Develop the Character of a Leader
- Friday, May 11, 2007
* Learn humility. Know that humility isn’t about debasing yourself; instead, it’s seeing yourself as God sees you. Accept the identity and mission that God has given you. Be comfortable with who you are. Balance the way you view yourself, realizing that you’re both a sinner who can do nothing apart from God’s power and a saint who should use the spiritual gifts you’ve been given. Regularly remind yourself that you don’t have anything that you didn’t receive from God, either directly or indirectly. Own your strengths and acknowledge your weaknesses. Establish a regular habit of prayer and be aware of how often you rely on the strength God provides in answer to your prayers. When you can, kneel while you pray. Pray with other people sometimes, confessing your needs to them and asking them to pray for you. Constantly seek to learn, through such means as reading personal development books, participating in conferences or conventions even when you’re not preaching or teaching, and seeking advice from colleagues you trust before you make major ministry decisions. Focus on getting your work done well, regardless of who gets the credit, rather than trying to take credit for yourself. Acknowledge what God and other people have done for you, and express your gratitude often.

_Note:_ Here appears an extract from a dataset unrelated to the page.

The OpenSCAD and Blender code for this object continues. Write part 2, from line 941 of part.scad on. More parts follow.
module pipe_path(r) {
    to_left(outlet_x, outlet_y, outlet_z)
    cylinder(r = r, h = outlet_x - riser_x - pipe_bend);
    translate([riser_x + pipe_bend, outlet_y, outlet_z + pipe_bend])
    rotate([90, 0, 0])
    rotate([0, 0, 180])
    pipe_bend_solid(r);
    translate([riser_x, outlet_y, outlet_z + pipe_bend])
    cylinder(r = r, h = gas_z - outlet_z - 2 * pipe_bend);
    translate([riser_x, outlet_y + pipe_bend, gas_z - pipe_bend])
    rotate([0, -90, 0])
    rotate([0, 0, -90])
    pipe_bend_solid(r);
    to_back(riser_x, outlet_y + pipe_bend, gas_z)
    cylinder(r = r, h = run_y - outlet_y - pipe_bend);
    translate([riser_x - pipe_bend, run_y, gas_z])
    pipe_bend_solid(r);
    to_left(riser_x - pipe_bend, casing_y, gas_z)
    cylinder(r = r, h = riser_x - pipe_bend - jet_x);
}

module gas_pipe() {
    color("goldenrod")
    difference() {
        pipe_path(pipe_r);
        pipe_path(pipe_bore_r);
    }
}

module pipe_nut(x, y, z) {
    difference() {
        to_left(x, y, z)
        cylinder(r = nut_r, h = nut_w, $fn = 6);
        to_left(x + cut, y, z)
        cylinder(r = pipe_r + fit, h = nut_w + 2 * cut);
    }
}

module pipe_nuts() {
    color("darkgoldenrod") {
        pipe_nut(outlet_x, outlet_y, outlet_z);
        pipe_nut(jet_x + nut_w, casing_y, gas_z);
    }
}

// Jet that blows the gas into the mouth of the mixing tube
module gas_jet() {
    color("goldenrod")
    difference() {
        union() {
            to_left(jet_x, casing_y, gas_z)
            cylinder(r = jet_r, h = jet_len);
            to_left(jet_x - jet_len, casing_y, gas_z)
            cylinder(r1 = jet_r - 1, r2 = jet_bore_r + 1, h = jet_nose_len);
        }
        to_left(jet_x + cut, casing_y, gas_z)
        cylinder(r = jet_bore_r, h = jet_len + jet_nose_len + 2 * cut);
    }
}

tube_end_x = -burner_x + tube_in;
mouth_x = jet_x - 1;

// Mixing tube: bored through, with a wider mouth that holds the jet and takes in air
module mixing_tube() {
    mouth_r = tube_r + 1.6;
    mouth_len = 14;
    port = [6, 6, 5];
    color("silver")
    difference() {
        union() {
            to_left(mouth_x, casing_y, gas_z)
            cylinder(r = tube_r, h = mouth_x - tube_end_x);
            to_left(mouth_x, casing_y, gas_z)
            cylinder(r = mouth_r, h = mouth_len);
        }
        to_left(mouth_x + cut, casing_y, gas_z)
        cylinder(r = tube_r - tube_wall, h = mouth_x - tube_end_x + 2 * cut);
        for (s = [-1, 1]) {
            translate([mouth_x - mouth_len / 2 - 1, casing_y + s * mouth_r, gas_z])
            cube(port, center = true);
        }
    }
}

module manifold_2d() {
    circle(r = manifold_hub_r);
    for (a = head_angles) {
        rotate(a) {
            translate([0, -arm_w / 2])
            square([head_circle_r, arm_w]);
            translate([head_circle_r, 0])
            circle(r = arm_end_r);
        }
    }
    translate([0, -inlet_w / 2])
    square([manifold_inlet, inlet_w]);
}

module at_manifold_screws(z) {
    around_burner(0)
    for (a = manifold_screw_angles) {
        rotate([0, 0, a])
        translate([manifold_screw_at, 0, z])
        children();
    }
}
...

* Become a servant. Check your motives for serving in a leadership position. Recognize that guilt, duty, and money are the wrong motives for serving. Instead, let your love for God and other people motivate you to serve. Create a personal mission statement (a one-sentence statement of God’s unique assignment for you) to clarify your purpose as a leader. Read the Bible to understand God’s mission in the world and how you contribute to that. Ask friends and family members to evaluate your strengths and weaknesses. Ask yourself questions like: “What do I really enjoy?”, “What am I really good at?”, “What does God bless when I do it?”, “What is really special or unique about me?”, and “What am I doing that is not very productive?”. After thinking and praying about the insights you’ve received, write your mission statement. Be flexible enough to adjust your mission statement over time. Make sure that your mission makes good use of your personality, gifts, abilities, calling, training, experiences, and character. Apply your mission to your unique ministry setting so there’s a good fit. If you’re having trouble being motivated properly, shape your motives by choosing to do a dirty job and learning from it, undertaking a task anonymously, serving an enemy, or choosing to make someone else successful.
* Gain wisdom. Understand that wisdom isn’t reserved for certain people or groups of people; it’s available to anyone, and you can develop it now, regardless of your age or situation. Decide to become a lifelong learner, realizing that gaining wisdom is a gradual process rather than a one-time event. Seek God as the source of wisdom. Ask God to help you develop the discernment to clearly separate His true wisdom from the world’s false wisdom. Read the Bible often to discover how God works and learn how to apply biblical principles to your life. Pray frequently for wisdom. Learn from wise people who you respect and admire for their maturity. Measure your growth in wisdom by several benchmarks: growing in your ability to see life’s situations from God’s perspective; able to relate biblical principles to challenging situations; choosing the best behavior over license in questionable situations; and having a growing humility about your decisions, positions, perspectives, and insights.
* Practice discipline. Develop the ability to regulate your behavior by principle rather than impulse, reason rather than emotion, and long-range results rather than immediate gratification. Work to master a difficult area in your life, such as breaking the control your appetite has over you by fasting until you can exercise more self-control when you eat. Choose just one area of your life to focus on for a yearlong project, such as saving a significant amount of money each month to break a spending habit. Join some other people to work on another project to accomplish a reasonable, shared goal, such as memorizing a certain amount of Scripture by a certain time. Notice how the discipline you develop from your projects spills over into other areas of your life. Replace bad habits with good ones over time. Learn how to control emotions like grief and anger.